House Backs Common Core Compromise As Jindal Gets On Board
BATON ROUGE (AP) — The Louisiana House agreed Wednesday to the main planks of a Common Core compromise, appearing to quiet the controversy over the education standards for the legislative session.
Near-unanimous votes for the two bills came as Gov. Bobby Jindal announced his support for the deal.
One bill by Rep. Brett Geymann, R-Lake Charles, would set in motion a review of the multistate English and math standards with public meetings, legislative oversight and an up-or-down vote from Louisiana's next governor. The companion bill by Rep. John Schroder, R-Covington, would place limits on the state's use of standardized testing material from a consortium aligned with Common Core.
The proposals move next to the Senate for consideration, where they weren't expected to hit roadblocks. The divisive feud over the standards had been much louder in the House.
"With the governor's statement that they support the compromise, I don't see any other speed bumps," said Geymann, a chief legislative critic of Common Core. "It looks like it's on autopilot at this point."
After months of heated rhetoric, there was little discussion of the bills on the House floor before they were passed with 99-0 and 99-1 votes.
The deal doesn't remove Common Core from Louisiana's public school classrooms, but it calls for a wholesale review of English and math standards used in public schools, with public hearings in each of Louisiana's six congressional districts.
Development and review of the standards would remain with the state Board of Elementary and Secondary Education, or BESE, which has already started a review process. But under Geymann's bill, the House and Senate education committees and the governor would have the ability to reject the standards — in an up-or-down vote, not picking and choosing individual standards.
If the revised standards are rejected, Common Core would stay in place.
The Common Core standards are benchmarks of what students should learn at each grade level in English and math. They've been adopted by more than 40 states as a way to better prepare students for college and careers. Opponents say the standards are developmentally inappropriate and part of federal efforts to nationalize education.
The compromise proposal doesn't dictate that Common Core must be replaced and, in fact, the standards review process could come up with only modest adjustments that largely keep the multistate standards intact.
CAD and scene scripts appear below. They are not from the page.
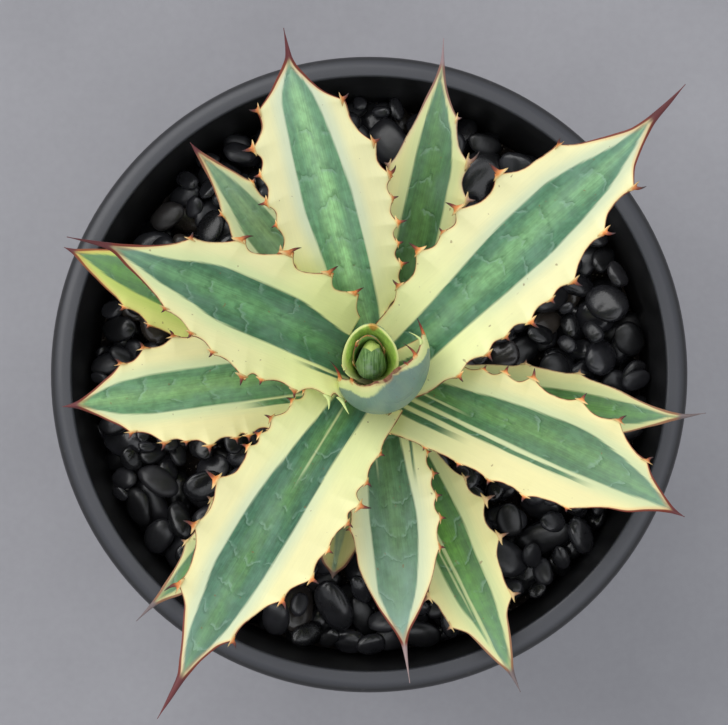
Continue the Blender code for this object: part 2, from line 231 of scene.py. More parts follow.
def leaf_material(name, seed, look, stripes=0, pales=0):
    """Green mid-band, cream margins, red-brown edge line and spine, all from the blade's attributes.

    blade is the offset from the leaf's line, the distance along it and the distance to the
    edge in millimetres. band is the green band's two sides in millimetres, and 1 on the leaf's
    underside. line is the edge line's width in millimetres, the spine's share and the share
    along. flesh is how far a tooth's fleshy foot stands out in millimetres, and how near the
    horny tip is.
    """
    surface = Surface(name)
    plus, less, times, over = surface.plus, surface.less, surface.times, surface.over
    ease, mix, shade = surface.ease, surface.mix, surface.shade
    offset, along, edge = surface.attribute("blade")
    low, high, under = surface.attribute("band")
    line, spine, share = surface.attribute("line")

    def pattern_place(across, down, depth):
        """The leaf's own place, stretched across and down, in a layer that is its own."""
        return surface.place(times(offset, across), times(along, down), float(depth))

    streak_place = pattern_place(0.9, 0.045, seed)
    fine_place = pattern_place(3.2, 0.10, seed + 7.0)
    cloud_place = pattern_place(0.16, 0.07, seed + 3.0)
    streak = surface.noise(streak_place, 1.0, 3.0, 0.6)
    fine = surface.noise(fine_place, 1.0, 2.0, 0.6)
    cloud = surface.noise(cloud_place, 1.0, 3.0, 0.55)

    wander = times(less(streak, 0.5), 0.9)
    flick = times(less(fine, 0.5), 0.45)
    place = plus(offset, plus(wander, flick))

    def inside(start, end):
        return surface.least(less(place, start), less(end, place))

    depth = inside(low, high)
    green_share = ease(depth, -0.40, 0.35)
    for number in range(stripes):
        start, end, strength = surface.attribute("stripe_" + str(number + 1))
        extra = times(ease(inside(start, end), -0.24, 0.20), strength)
        green_share = surface.most(green_share, extra)
    for number in range(pales):
        start, end, strength = surface.attribute("pale_" + str(number + 1))
        gone = times(ease(inside(start, end), -0.24, 0.20), strength)
        green_share = times(green_share, less(1.0, gone))

    centre = times(plus(low, high), 0.5)
    half = surface.most(times(less(high, low), 0.5), 0.3)
    from_centre = over(surface.magnitude(less(place, centre)), half)
    uneven = plus(times(cloud, 0.9), times(streak, 0.6))
    flank = ease(plus(from_centre, uneven), 0.72, 1.50)
    green = mix(flank, look["mid"], look["flank"])
    green = shade(streak, green, 0.86, 1.10)
    green = shade(fine, green, 0.88, 1.08, 0.34, 0.66)
    mottle_place = pattern_place(0.55, 0.42, seed + 11.0)
    mottle = surface.noise(mottle_place, 1.0, 4.0, 0.6)
    green = shade(mottle, green, 0.84, 1.12, 0.36, 0.64)
    # Bud imprints: arcs across the blade where printed lets them show. Each arc has a painted highlight
    # on one side and painted shade on the other, standing in for light on its relief, and also raises a
    # small bump.
    bow = times(times(from_centre, from_centre), 0.34)
    phase = plus(times(along, 0.125), bow)
    warp = plus(times(cloud, 1.6), times(mottle, 0.30))
    phase = plus(phase, warp)
    ring = surface.fraction(plus(phase, float(seed) * 0.37))
    painted_lit_side = times(ease(ring, 0.34, 0.46), ease(ring, 0.52, 0.47))
    painted_shaded_side = times(ease(ring, 0.49, 0.53), ease(ring, 0.74, 0.55))
    printed = ease(surface.noise(cloud_place, 2.3, 2.0), 0.44, 0.56)
    painted_lit_side = times(painted_lit_side, printed)
    painted_shaded_side = times(painted_shaded_side, printed)
    # Painted highlight in the wax colour, then painted shade in dark green, along the imprint arcs.
    green = mix(times(painted_lit_side, 0.32), green, look["wax"])
    green = mix(times(painted_shaded_side, 0.34), green, srgb(38, 84, 48))
    bloom = times(ease(cloud, 0.40, 0.75), look["bloom"])
    tip_bloom = times(ease(share, 0.55, 0.95), look["tip_bloom"])
    green = mix(plus(bloom, tip_bloom, clamp=True), green, look["wax"])
    green = mix(times(under, 0.75), green, look["back"])

    outward = times(depth, -1.0)
    cream = mix(ease(outward, 0.2, 4.2), look["near"], look["cream"])
    cream = mix(ease(share, 0.48, 0.16), cream, look["base_cream"])
    cream = mix(ease(edge, 1.6, 0.2, 0.0, 0.45), cream, look["edge_cream"])
    cream = shade(cloud, cream, 0.965, 1.02)
    cream = shade(fine, cream, 0.98, 1.01)

    colour = mix(green_share, cream, green)
    speck_place = pattern_place(1.0, 1.0, seed * 1.7)
    speck = ease(surface.noise(speck_place, 0.75, 1.0), 0.755, 0.80, 0.0, 0.55)
    colour = mix(speck, colour, srgb(128, 92, 58))

    patchy = surface.noise(surface.place(along, 0.0, float(seed)), 0.45, 2.0)
    worn = ease(patchy, 0.30, 0.62, 0.50, 1.0)
    flesh, horn, _ = surface.attribute("flesh")
    worn = surface.most(worn, horn)
    rim = times(ease(over(edge, line), 1.1, 0.60), worn)
    glow = times(ease(over(edge, line), 2.8, 0.9), worn)
    colour = mix(times(glow, 0.35), colour, look["tooth"])
    crest = less(times(flesh, 0.5), edge)
    colour = mix(ease(crest, 0.30, 1.15, 0.0, 0.90), colour, look["tooth"])
    colour = mix(rim, colour, look["rim"])
    spine_colour = shade(streak, look["spine"], 0.75, 1.25)
    colour = mix(spine, colour, spine_colour)
    colour = mix(times(under, 0.12), colour, look["back"])

    grain = plus(times(fine, 0.6), times(streak, 0.8))
    normal = surface.bump(grain, 0.00010, 0.35)
    normal = surface.bump(cloud, 0.0009, 0.35, normal)
    print_height = times(less(painted_lit_side, painted_shaded_side), green_share)
    normal = surface.bump(print_height, 0.00015, 0.5, normal)
    roughness = ease(cloud, 0.3, 0.7, look["gloss"], look["gloss"] + 0.12)
    return surface.finish(colour, roughness, normal, Specular_IOR_Level=0.42)


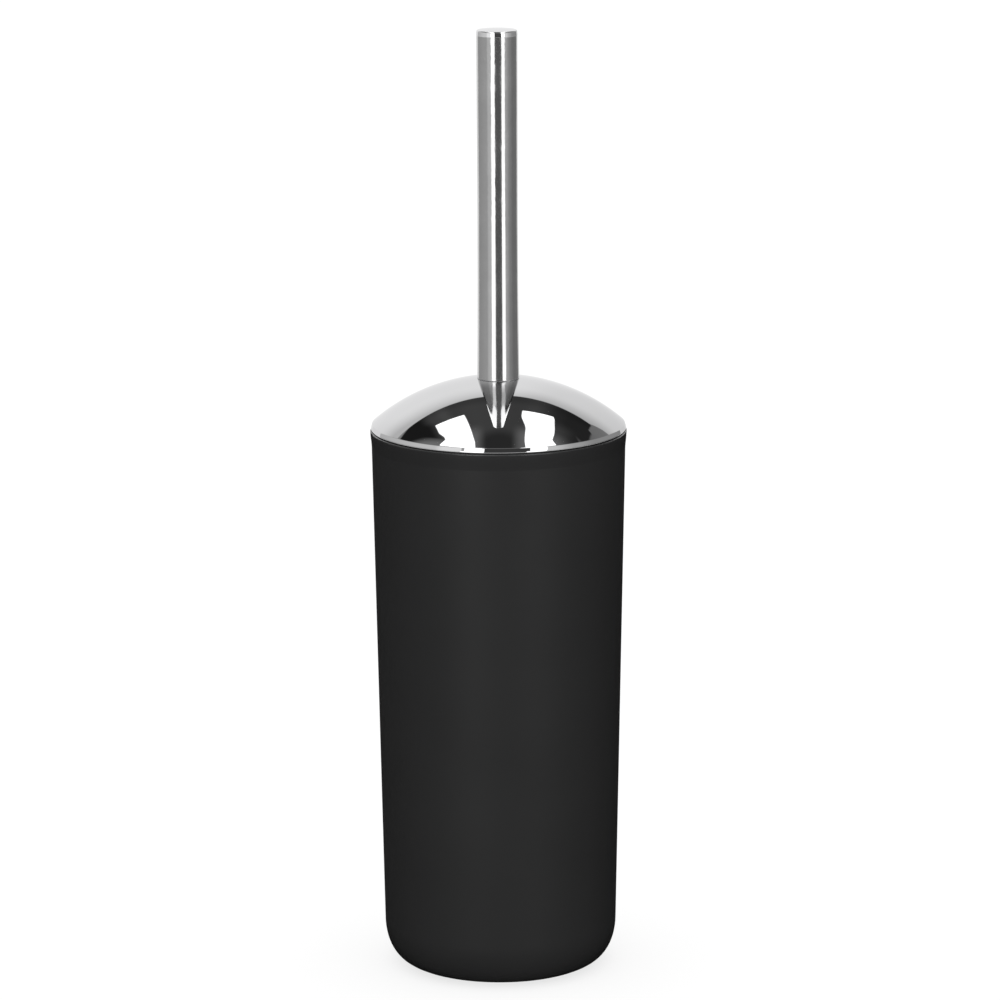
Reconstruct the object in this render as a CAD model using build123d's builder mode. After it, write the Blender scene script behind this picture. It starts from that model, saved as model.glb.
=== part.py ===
from build123d import *
import math
import os

# Free-standing toilet brush holder: a tapered matt black cup, a chromed dome
# lid that rests on its rim, and a brush whose steel handle stands on the lid.
# Millimetres, +Z up, origin at the centre of the footprint.

os.makedirs("parts", exist_ok=True)

# ---------------------------------------------------------------- dimensions
# overall
total_h = 371.6           # floor to top of the handle's end cap

# cup
rim_z = 215.0             # top of the cup
side_r0 = 45.52           # side line, extended down to the floor
side_r1 = 49.65           # side line, extended up to the rim
lip_r = 50.0              # faint bead around the mouth
lip_start_z = 208.5
cup_base_z = 0.3          # cup hangs this far above the floor on its foot ring
base_flat_r = 33.3        # where the rounded heel runs into the flat base
heel_z = 17.2             # where the side line runs into the rounded heel
wall_t = 2.5
floor_in_z = 4.2          # inner floor
floor_in_r = 31.0
inner_heel_z = 17.5
base_recess_r = 21.0
base_recess_d = 0.9

# non-slip ring under the cup
ring_ri, ring_ro, ring_top = 24.0, 31.0, 1.8
ring_clear = 0.05

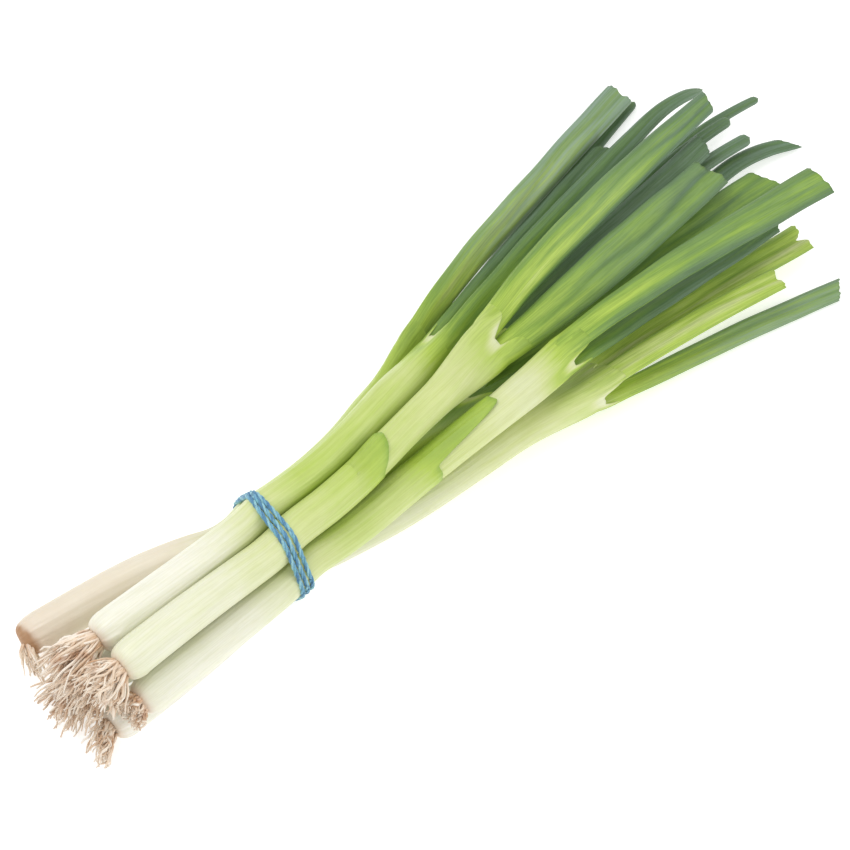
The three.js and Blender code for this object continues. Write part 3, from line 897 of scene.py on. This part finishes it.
def leaf_shade(look, crease, places, t, edge):
    """Place on the shade scale over a leaf, t being the share of its length, rows x columns.

    It runs from base to tip, is darker towards the edges, shifts along the leaf's bands, and is
    darker down the crease, which is painted shade where the fold lies in shadow.
    """
    base, middle, tip = look["shade"]
    shade = np.interp(t, [0, 0.12, 0.5, 1], [base, base + 0.35 * (middle - base), middle, tip])
    across = np.cos(ANGLES)[None]
    shade = shade + edge * (across**2 - 0.45) * ease(0.02, 0.25, t)
    face = ease(-0.1, 0.3, np.sin(ANGLES))[None] * ease(0.03, 0.2, t)
    for place, half, shift, until in look.get("bands", ()):
        profile = np.exp(-(((across - place) / half) ** 2))
        shade = shade + shift * profile * face * (1 - ease(until - 0.3, until, t))
    # Painted shade down the crease, where the fold lies in shadow.
    valley = np.exp(-(((across - places[:, None]) / 0.16) ** 2))
    return shade + 0.3 * crease[:, None] * valley * face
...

Superintendent of Education John White, a Common Core supporter, backs the package of bills. Jindal, a vocal Common Core opponent, had been reticent about the agreement reached but announced his backing Wednesday.
"We are supportive of this compromise now that the superintendent and BESE have listened to the concerns of parents, legislators and the administration about the makeup of the standards review commission," the Republican governor's spokesman Mike Reed said in a statement.
Reed added: "The next step will be to elect leaders who are committed to getting rid of Common Core."
The standards review wouldn't be complete before Jindal leaves office. A decision on the standards would fall to Jindal's successor, who will take over in January, and to BESE members elected this fall.